● Exercise objective
Would you return the complete listing below word for word?
# Start of Data provided
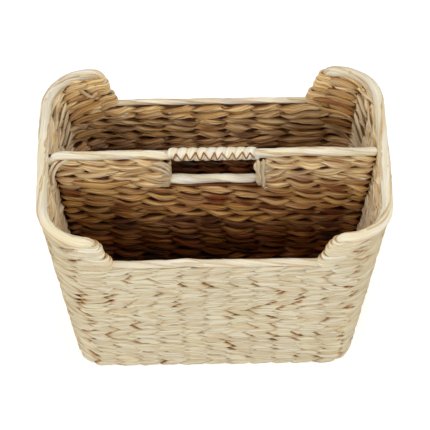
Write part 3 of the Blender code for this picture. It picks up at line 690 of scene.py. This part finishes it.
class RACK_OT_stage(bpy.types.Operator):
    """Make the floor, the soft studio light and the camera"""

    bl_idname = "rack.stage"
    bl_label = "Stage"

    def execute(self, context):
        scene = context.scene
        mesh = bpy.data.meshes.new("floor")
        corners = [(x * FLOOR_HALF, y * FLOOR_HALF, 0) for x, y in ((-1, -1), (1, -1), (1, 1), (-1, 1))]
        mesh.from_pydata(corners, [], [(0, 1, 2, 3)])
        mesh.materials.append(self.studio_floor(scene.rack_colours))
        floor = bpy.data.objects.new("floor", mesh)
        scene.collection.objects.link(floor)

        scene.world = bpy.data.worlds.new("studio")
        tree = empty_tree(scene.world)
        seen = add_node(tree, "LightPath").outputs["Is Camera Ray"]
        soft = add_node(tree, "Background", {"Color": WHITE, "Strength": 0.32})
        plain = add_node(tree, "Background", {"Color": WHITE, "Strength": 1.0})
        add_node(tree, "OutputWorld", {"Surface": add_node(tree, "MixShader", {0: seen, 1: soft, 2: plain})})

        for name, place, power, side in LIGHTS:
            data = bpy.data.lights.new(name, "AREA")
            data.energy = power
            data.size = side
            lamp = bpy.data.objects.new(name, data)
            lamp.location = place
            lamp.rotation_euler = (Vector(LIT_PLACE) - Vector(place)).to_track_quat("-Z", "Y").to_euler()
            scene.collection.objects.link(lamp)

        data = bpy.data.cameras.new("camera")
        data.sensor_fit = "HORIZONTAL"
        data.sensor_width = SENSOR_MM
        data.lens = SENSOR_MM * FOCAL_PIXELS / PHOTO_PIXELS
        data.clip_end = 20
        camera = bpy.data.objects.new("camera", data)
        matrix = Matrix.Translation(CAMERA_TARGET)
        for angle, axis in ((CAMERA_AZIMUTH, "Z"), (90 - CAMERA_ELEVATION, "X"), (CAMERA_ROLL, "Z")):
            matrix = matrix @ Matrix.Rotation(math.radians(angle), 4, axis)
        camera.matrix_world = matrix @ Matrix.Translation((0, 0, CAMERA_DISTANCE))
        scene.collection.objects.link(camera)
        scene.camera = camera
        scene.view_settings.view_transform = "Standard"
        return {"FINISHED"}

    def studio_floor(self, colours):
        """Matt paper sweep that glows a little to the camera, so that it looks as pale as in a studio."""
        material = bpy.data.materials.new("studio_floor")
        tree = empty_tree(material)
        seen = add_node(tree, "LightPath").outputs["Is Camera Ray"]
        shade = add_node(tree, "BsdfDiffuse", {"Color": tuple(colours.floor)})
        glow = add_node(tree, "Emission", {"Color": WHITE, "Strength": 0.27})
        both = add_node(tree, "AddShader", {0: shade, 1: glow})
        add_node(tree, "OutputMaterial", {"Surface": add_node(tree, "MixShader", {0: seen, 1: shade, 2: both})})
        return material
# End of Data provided
● Solved exercise
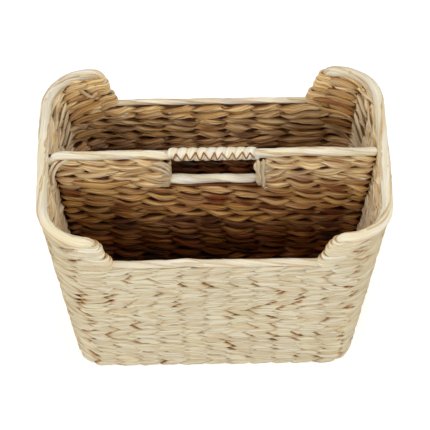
Write part 3 of the Blender code for this picture. It picks up at line 690 of scene.py. This part finishes it.
class RACK_OT_stage(bpy.types.Operator):
    """Make the floor, the soft studio light and the camera"""

    bl_idname = "rack.stage"
    bl_label = "Stage"

    def execute(self, context):
        scene = context.scene
        mesh = bpy.data.meshes.new("floor")
        corners = [(x * FLOOR_HALF, y * FLOOR_HALF, 0) for x, y in ((-1, -1), (1, -1), (1, 1), (-1, 1))]
        mesh.from_pydata(corners, [], [(0, 1, 2, 3)])
        mesh.materials.append(self.studio_floor(scene.rack_colours))
        floor = bpy.data.objects.new("floor", mesh)
        scene.collection.objects.link(floor)

        scene.world = bpy.data.worlds.new("studio")
        tree = empty_tree(scene.world)
        seen = add_node(tree, "LightPath").outputs["Is Camera Ray"]
        soft = add_node(tree, "Background", {"Color": WHITE, "Strength": 0.32})
        plain = add_node(tree, "Background", {"Color": WHITE, "Strength": 1.0})
        add_node(tree, "OutputWorld", {"Surface": add_node(tree, "MixShader", {0: seen, 1: soft, 2: plain})})

        for name, place, power, side in LIGHTS:
            data = bpy.data.lights.new(name, "AREA")
            data.energy = power
            data.size = side
            lamp = bpy.data.objects.new(name, data)
            lamp.location = place
            lamp.rotation_euler = (Vector(LIT_PLACE) - Vector(place)).to_track_quat("-Z", "Y").to_euler()
            scene.collection.objects.link(lamp)

        data = bpy.data.cameras.new("camera")
        data.sensor_fit = "HORIZONTAL"
        data.sensor_width = SENSOR_MM
        data.lens = SENSOR_MM * FOCAL_PIXELS / PHOTO_PIXELS
        data.clip_end = 20
        camera = bpy.data.objects.new("camera", data)
        matrix = Matrix.Translation(CAMERA_TARGET)
        for angle, axis in ((CAMERA_AZIMUTH, "Z"), (90 - CAMERA_ELEVATION, "X"), (CAMERA_ROLL, "Z")):
            matrix = matrix @ Matrix.Rotation(math.radians(angle), 4, axis)
        camera.matrix_world = matrix @ Matrix.Translation((0, 0, CAMERA_DISTANCE))
        scene.collection.objects.link(camera)
        scene.camera = camera
        scene.view_settings.view_transform = "Standard"
        return {"FINISHED"}

    def studio_floor(self, colours):
        """Matt paper sweep that glows a little to the camera, so that it looks as pale as in a studio."""
        material = bpy.data.materials.new("studio_floor")
        tree = empty_tree(material)
        seen = add_node(tree, "LightPath").outputs["Is Camera Ray"]
        shade = add_node(tree, "BsdfDiffuse", {"Color": tuple(colours.floor)})
        glow = add_node(tree, "Emission", {"Color": WHITE, "Strength": 0.27})
        both = add_node(tree, "AddShader", {0: shade, 1: glow})
        add_node(tree, "OutputMaterial", {"Surface": add_node(tree, "MixShader", {0: seen, 1: shade, 2: both})})
        return material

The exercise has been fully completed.